Mental health plan update highlights continued underinvestment in community-managed and forensic services

Greens spokesperson for mental health and suicide prevention the Hon Alison Xamon MLC welcomed the release today of the 2018 update of the WA Mental Health, Alcohol and Other Drug Services Plan 2015-2025 (the Plan), but said there was a long way to go to reach the plan’s targets.

“The Plan was developed through a thorough and robust consultation and economic modelling process and I am pleased the McGowan Government is undertaking work to map progress towards the plan’s recommendations,” said Ms Xamon.

“I am also pleased there has been some increased investment in mental health and alcohol and other drug services in Western Australia since 2017. Mental health has historically been an area neglected by Governments and this increase has been desperately needed.”

Ms Xamon said that despite this increase there were clearly areas that required significant attention to reach the target service levels recommended under the Plan.

“I am particularly disappointed that our mental health system is still severely balanced toward hospital and acute services, with only 19% of Community Support target levels and 38% of Community Treatment target levels reached so far,” said Ms Xamon.

“As acknowledged in the Plan Update, little progress has been made on rebalancing the system – without investment in community-managed services people are not able to access early intervention and support, and the cost of this gap is borne by vulnerable individuals and by expensive acute hospital-based services.”
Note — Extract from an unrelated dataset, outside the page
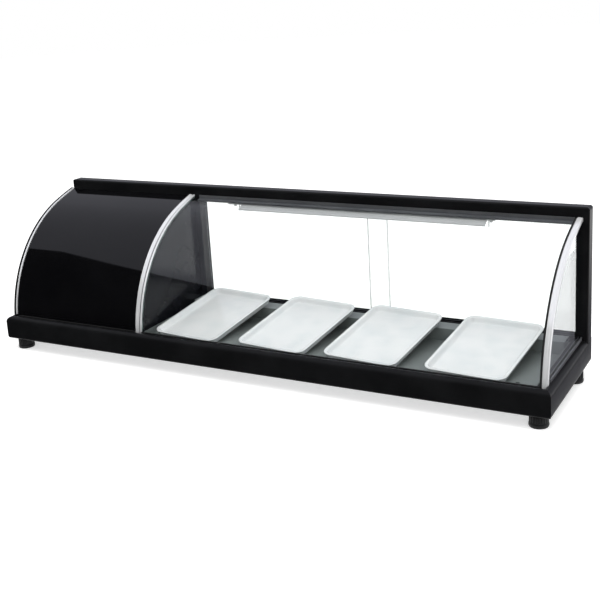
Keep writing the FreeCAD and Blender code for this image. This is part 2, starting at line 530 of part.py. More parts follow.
def plate_body():
    """A rectangular porcelain plate with rounded corners, flared walls and a flat rim."""
    corner, shell, rim = 18.5, 3.0, 6.0
    outer = Part.makeLoft([rounded_rectangle(PLATE_WIDTH, PLATE_LENGTH, corner, 0, PLATE_DRAFT),
                           rounded_rectangle(PLATE_WIDTH, PLATE_LENGTH, corner, PLATE_HEIGHT - 2.5, 1.0),
                           ], True, True)
    lip = Part.Face(rounded_rectangle(PLATE_WIDTH, PLATE_LENGTH, corner, PLATE_HEIGHT - 2.5)).extrude(V(0, 0, 2.5))
    bowl = Part.makeLoft([rounded_rectangle(PLATE_WIDTH, PLATE_LENGTH, corner, shell, PLATE_DRAFT + shell + 2),
                          rounded_rectangle(PLATE_WIDTH, PLATE_LENGTH, corner, PLATE_HEIGHT + 0.5, rim)],
                         True, True)
    return outer.fuse(lip).cut(bowl).removeSplitter()


def make_plates():
    """Plates stand with their front on the floor and their back on the rear shelf's edge."""
    plate = plate_body()
    plate.translate(V(0, PLATE_LENGTH / 2 - PLATE_DRAFT, 0))
    rise = math.degrees(math.asin((SHELF_RISE + SKEW_CLEARANCE) / (SHELF_Y - PLATE_FOOT_Y)))
    plate.rotate(V(0, 0, 0), V(1, 0, 0), rise)
    for i, (x, turn_deg) in enumerate(PLATE_PLACES):
        copy = plate.translated(V(x, PLATE_FOOT_Y, FLOOR_Z + GAP))
        copy.rotate(V(x, PLATE_FOOT_Y + PLATE_LENGTH / 2 - PLATE_DRAFT, 0), V(0, 0, 1), turn_deg)
        parts["plate_%d" % (i + 1)] = copy


# ---------------------------------------------------------------- lamp
LAMP_X0, LAMP_X1 = LEFT + 430.0, LEFT + 926.0
LAMP_TUBE_Y, LAMP_TUBE_Z, LAMP_TUBE_R = FRAME_Y - 5.0, BASE_Z + 241.5, 4.0
SHADE_TOP = V(0, FRAME_Y - STRIP - 1.0, LIP_Z - 2.0)
SHADE_EDGE = V(0, FRONT + 217.5, BASE_Z + 241.0)


def make_lamp():
    """A slanting shade under the rail's lip, with a tube light behind it on two end brackets."""
    down = (SHADE_EDGE - SHADE_TOP).normalize()
    thick = V(0, down.z, -down.y) * 1.2
    if thick.z > 0:
        thick = thick * -1
    lip_in = V(0, 3.5, -2.2)
    outline = [SHADE_TOP, SHADE_EDGE, SHADE_EDGE + lip_in, SHADE_EDGE + lip_in + V(0, 0.8, 0.9),
               SHADE_EDGE + thick + V(0, 1.2, 0.3), SHADE_TOP + thick]
    shade = prism([V(LAMP_X0, p.y, p.z) for p in outline], V(LAMP_X1 - LAMP_X0, 0, 0))
    parts["lamp_shade"] = shade
    inset, cap = 6.0, 14.0
    x0, x1 = LAMP_X0 + inset, LAMP_X1 - inset
    axis = V(1, 0, 0)
    at = lambda x: V(x, LAMP_TUBE_Y, LAMP_TUBE_Z)
    parts["lamp_tube"] = rod(LAMP_TUBE_R, x1 - x0 - 2 * cap, at(x0 + cap), axis)
    holders = []
    for start in (x0, x1 - cap):
        block = rod(LAMP_TUBE_R + 1.2, cap, at(start), axis)
        stem = box(start + 2, start + cap - 2, LAMP_TUBE_Y - 3, LAMP_TUBE_Y + 3, LAMP_TUBE_Z, LIP_Z - 2)
        holder = block.fuse(stem).removeSplitter().cut(shade)
        holders.append(max(holder.Solids, key=lambda s: s.Volume))
    for x, reach in ((LAMP_X0, -30.0), (LAMP_X1, 14.0)):
        arm = box(min(x, x + reach), max(x, x + reach), FRAME_Y - 7, FRAME_Y - 1.5, LIP_Z - 4.5, LIP_Z - 2)
        screw = rod(2.6, 3.0, V(x + reach / 2, FRAME_Y - 4.2, LIP_Z - 7.5))
        pin = rod(0.9, 12.0, V(x + reach * 0.2, FRAME_Y - 4.2, LIP_Z - 16.5))
        holders.append(arm.fuse([screw, pin]).removeSplitter())
    parts["lamp_brackets"] = group(holders)


# ---------------------------------------------------------------- machine compartment
PANEL_Y = BACK - 16.0                     # rear service panel, set back behind the frame's face
COMPRESSOR = V(LEFT + 208.0, 22.0, BASE_Z + 3.5)
COIL_X0, COIL_X1 = LEFT + 34.0, LEFT + 60.0
COIL_Y0, COIL_Y1 = -42.0, 82.0
COIL_Z0, COIL_Z1 = BASE_Z + 12.0, BASE_Z + 142.0
FAN_AXIS = V(0, (COIL_Y0 + COIL_Y1) / 2, (COIL_Z0 + COIL_Z1) / 2)
FAN_X0 = COIL_X1 + 1.0
FAN_DEPTH = 26.0
FAN_RADIUS = 56.0


def bent_pipe(points, radius, bend):
    """A tube along straight runs joined by tangent arcs of one bend radius."""
    edges, last = [], points[0]
    for before, corner, after in zip(points, points[1:], points[2:]):
        a, b = (before - corner).normalize(), (after - corner).normalize()
        half = a.getAngle(b) / 2
        trim = bend / math.tan(half)
        start, end = corner + a * trim, corner + b * trim
        bisector = (a + b).normalize()
        middle = corner + bisector * (bend / math.sin(half) - bend)
        edges += [Part.makeLine(last, start), Part.Arc(start, middle, end).toShape()]
        last = end
    edges.append(Part.makeLine(last, points[-1]))
    path = Part.Wire(edges)
    way = (points[1] - points[0]).normalize()
    circle = Part.Wire(Part.makeCircle(radius, points[0], way))
    return path.makePipeShell([circle], True, True)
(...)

“Furthermore, the ongoing failure to see any action to address the appalling ongoing lack of forensic mental health beds is frustrating. The Plan aims for close to a 250% increase in these beds by 2025, yet the numbers have actually gone down from a woefully inadequate 37 beds in 2015, to 35 beds at 30 September 2018”.

“The continued lack of substantial investment by the McGowan Government into community support and prevention services, and well as youth and forensic services, makes it very difficult to see how we are going to meet the Plan targets – the Government needs to demonstrate commitment to rebalancing the system, and to meeting all the recommendations of this comprehensive document.”